Лара швырнула газету на стол и застыла с открытым ртом.
- Если они сломают Тома, нам всем конец, - безнадежным голосом сказала она.
Дорте схватила газету и попыталась читать. Но все вдруг исчезло, как исчезает морозная дымка. "Торговцы плотью".
- Это о Томе? О нас? - беззвучно спросила она.
- Если тебя будут спрашивать, ты Тома не знаешь! Никогда о нем не слышала. Тогда у тебя на всю жизнь останется верный друг. Если же ты его предашь, он выйдет из тюрьмы и свернет тебе шею. Или велит кому–нибудь сделать это за него!
- Как ты можешь говорить, что на Тома можно положиться, если он хочет убить нас?
- Если мы проболтаемся, то получится, что заложили всех мы, а не он! Ясно? К сожалению, дурочка ты моя, я не могу вернуться обратно в Россию. Уж лучше провести несколько месяцев в норвежской тюрьме! Если меня заберут, я под присягой поклянусь, что не знаю Тома, видела его несколько раз в каких–то барах, не больше. Мне неизвестно, чем он занимается. И тебе тоже! Ты действовала на свой страх и риск! Слышишь?
- А как я оказалась в Норвегии?
- Привез какой–то человек, имени его ты не помнишь. Я встретила тебя в баре одного отеля. Какого - точно не помню. Дату я назову примерно ту, когда ты поселилась в квартире Тома. Когда это было?
Дорте помотала головой.
- Вот видишь. Люди легко забывают. По–настоящему опасны только те типы, которые точно помнят, когда и где они были и с кем встречались. - Она вздохнула.

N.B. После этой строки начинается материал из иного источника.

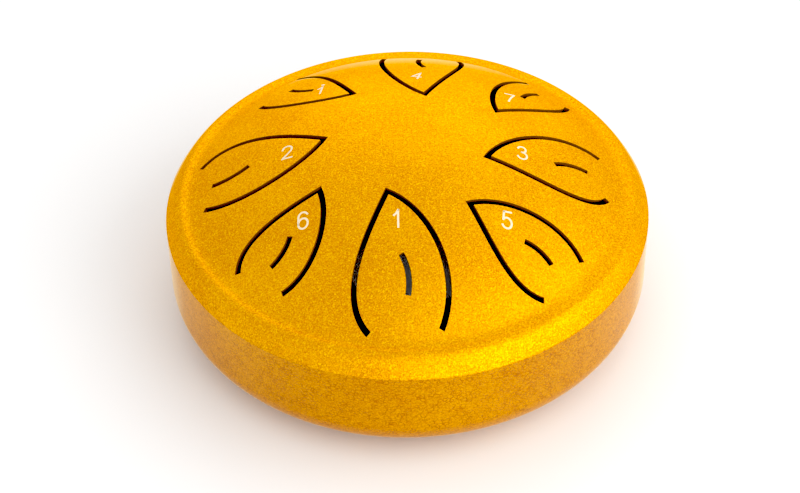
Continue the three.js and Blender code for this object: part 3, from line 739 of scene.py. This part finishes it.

Дорте заметила нитку на рукаве больничной пижамы. Она собиралась снять пижаму, но это оказалось непосильной работой. Рука не действовала. Глаза закрывались сами собой. Плечи и ноги как будто потеряли всякую связь с остальным телом. Голос Лары доносился из пустого зала ожидания с каменными стенами.
42
- Он был добрый и не успел надеть презерватив.
- А таблетки?
- Я надеялась, что получу настоящую работу… Но в тот день я одну приняла.

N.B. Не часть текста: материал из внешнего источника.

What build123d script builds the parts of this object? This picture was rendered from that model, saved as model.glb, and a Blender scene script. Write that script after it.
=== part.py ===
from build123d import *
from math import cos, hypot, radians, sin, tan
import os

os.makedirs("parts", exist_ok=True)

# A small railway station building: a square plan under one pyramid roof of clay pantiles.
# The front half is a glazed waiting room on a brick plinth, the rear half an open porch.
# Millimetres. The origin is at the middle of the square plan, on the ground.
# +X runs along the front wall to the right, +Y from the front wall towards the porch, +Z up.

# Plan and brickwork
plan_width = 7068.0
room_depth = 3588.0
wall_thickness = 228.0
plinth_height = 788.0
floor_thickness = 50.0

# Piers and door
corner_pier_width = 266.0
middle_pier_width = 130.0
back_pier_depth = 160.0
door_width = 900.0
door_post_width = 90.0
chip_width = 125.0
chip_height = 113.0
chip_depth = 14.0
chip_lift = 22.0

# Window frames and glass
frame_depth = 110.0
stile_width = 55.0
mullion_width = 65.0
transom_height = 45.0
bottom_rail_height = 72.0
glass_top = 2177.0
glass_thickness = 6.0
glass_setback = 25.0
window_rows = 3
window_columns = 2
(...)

- В тот день! О, господи! - воскликнула Лара и сунула в лицо Дорте целый рулон туалетной бумаги, хотя рвота у той уже кончилась.
Спустя какое–то время Дорте вытерла рот бумагой и прополоскала его. Потом почистила зубы и вышла в гостиную. Лара сидела у стола, обхватив голову руками. Дорте осторожно придвинула стул и села рядом.

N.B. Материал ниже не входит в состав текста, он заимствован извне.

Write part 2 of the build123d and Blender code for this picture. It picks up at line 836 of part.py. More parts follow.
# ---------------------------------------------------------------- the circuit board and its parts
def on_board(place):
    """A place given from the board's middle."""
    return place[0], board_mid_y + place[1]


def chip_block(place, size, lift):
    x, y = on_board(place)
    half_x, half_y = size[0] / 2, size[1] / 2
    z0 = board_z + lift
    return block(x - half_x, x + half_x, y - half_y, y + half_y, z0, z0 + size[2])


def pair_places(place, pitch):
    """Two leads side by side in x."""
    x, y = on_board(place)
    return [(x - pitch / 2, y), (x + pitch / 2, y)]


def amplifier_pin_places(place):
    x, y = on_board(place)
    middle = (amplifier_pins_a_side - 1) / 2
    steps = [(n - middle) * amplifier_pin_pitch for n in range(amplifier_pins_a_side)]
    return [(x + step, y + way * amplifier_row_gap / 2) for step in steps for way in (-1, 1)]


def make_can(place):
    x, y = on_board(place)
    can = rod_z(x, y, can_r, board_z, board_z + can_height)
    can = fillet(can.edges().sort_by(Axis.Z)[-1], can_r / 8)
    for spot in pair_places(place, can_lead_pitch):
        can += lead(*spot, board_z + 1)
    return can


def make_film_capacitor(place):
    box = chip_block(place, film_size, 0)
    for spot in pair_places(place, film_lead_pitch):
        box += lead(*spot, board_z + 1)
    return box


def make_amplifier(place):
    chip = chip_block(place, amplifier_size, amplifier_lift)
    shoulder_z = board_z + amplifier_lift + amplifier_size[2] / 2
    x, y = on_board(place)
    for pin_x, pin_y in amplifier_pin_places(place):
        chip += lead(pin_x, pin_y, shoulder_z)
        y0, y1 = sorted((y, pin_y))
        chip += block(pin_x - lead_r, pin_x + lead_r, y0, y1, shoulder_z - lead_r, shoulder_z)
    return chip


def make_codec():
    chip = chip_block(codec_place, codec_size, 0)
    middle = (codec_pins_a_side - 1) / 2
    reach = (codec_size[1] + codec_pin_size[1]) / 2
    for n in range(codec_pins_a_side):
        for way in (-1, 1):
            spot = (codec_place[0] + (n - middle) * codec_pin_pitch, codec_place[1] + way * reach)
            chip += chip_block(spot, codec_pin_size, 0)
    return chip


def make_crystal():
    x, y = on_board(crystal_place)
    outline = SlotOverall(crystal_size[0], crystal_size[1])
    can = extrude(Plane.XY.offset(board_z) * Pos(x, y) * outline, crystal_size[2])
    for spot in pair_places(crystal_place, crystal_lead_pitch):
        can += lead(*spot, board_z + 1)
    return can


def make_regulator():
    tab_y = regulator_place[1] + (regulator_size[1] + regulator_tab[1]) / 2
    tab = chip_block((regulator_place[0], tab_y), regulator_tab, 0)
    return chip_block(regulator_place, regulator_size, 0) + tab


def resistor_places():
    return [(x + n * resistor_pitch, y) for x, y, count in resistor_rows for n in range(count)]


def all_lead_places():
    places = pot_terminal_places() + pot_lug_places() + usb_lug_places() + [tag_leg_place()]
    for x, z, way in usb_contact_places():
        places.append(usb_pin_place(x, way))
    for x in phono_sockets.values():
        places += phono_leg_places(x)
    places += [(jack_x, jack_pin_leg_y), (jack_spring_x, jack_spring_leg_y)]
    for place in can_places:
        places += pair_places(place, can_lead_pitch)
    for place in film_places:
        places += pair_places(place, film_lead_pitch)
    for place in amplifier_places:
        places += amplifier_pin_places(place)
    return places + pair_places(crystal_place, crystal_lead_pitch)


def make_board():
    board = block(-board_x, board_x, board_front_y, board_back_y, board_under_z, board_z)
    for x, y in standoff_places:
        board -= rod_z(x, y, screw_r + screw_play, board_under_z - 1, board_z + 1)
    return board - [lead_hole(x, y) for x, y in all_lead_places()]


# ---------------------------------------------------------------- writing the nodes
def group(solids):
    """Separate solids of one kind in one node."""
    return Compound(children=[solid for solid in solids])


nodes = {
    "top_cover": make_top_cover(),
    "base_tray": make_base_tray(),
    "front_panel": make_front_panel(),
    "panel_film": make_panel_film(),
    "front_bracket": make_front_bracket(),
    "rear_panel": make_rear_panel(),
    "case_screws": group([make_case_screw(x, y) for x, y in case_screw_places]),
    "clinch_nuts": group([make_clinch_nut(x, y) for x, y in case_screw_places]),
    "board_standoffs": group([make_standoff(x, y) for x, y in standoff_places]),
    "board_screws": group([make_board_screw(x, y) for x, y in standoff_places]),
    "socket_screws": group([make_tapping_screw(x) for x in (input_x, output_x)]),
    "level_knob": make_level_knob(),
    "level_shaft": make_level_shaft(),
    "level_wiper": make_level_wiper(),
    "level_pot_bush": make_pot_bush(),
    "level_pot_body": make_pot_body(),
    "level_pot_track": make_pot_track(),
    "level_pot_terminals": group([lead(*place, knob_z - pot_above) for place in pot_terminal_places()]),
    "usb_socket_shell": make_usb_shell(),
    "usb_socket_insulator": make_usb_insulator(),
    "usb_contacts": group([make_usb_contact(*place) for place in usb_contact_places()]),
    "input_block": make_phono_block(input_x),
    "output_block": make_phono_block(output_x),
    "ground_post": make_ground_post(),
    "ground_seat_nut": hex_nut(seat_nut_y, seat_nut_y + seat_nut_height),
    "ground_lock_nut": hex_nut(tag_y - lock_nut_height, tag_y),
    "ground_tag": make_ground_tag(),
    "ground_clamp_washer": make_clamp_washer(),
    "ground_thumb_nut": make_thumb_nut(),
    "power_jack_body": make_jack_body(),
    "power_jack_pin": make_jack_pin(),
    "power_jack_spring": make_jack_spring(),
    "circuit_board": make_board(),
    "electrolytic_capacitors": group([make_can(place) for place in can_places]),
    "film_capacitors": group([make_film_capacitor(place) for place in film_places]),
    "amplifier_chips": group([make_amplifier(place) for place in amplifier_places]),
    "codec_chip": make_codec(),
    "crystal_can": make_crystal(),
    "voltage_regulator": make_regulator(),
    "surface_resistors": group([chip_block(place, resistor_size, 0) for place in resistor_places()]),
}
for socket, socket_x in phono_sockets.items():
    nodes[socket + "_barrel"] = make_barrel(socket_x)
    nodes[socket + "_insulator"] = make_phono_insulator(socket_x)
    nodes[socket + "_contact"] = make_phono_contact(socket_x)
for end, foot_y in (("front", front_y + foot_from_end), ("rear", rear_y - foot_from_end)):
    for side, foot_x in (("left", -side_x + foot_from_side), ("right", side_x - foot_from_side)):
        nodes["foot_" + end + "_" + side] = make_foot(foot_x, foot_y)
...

- Тебе нужно к врачу! Нужно избавиться от беременности!
- Она не может… Слишком большой срок, - твердо сказала Дорте. - К тому же мама умрет от горя!
- Послушай! Что хуже: что твоя мама умрет от горя из–за того, что ты забеременела, когда у тебя еще молоко на губах не обсохло, или от того, что ты сделала аборт?
- Я не знаю…
- Ну, видишь? Где ты была? Кто тебе сказал, что уже поздно делать аборт?
- Врач… Которая меня зашивала.
Лара вздохнула и вытянула губы трубочкой. Было видно, что она думает.
- И ты, конечно, не знаешь, как найти того парня? - пробормотала она почти про себя. - Кто еще не пользовался презервативами? Из тех, с кем ты встречалась?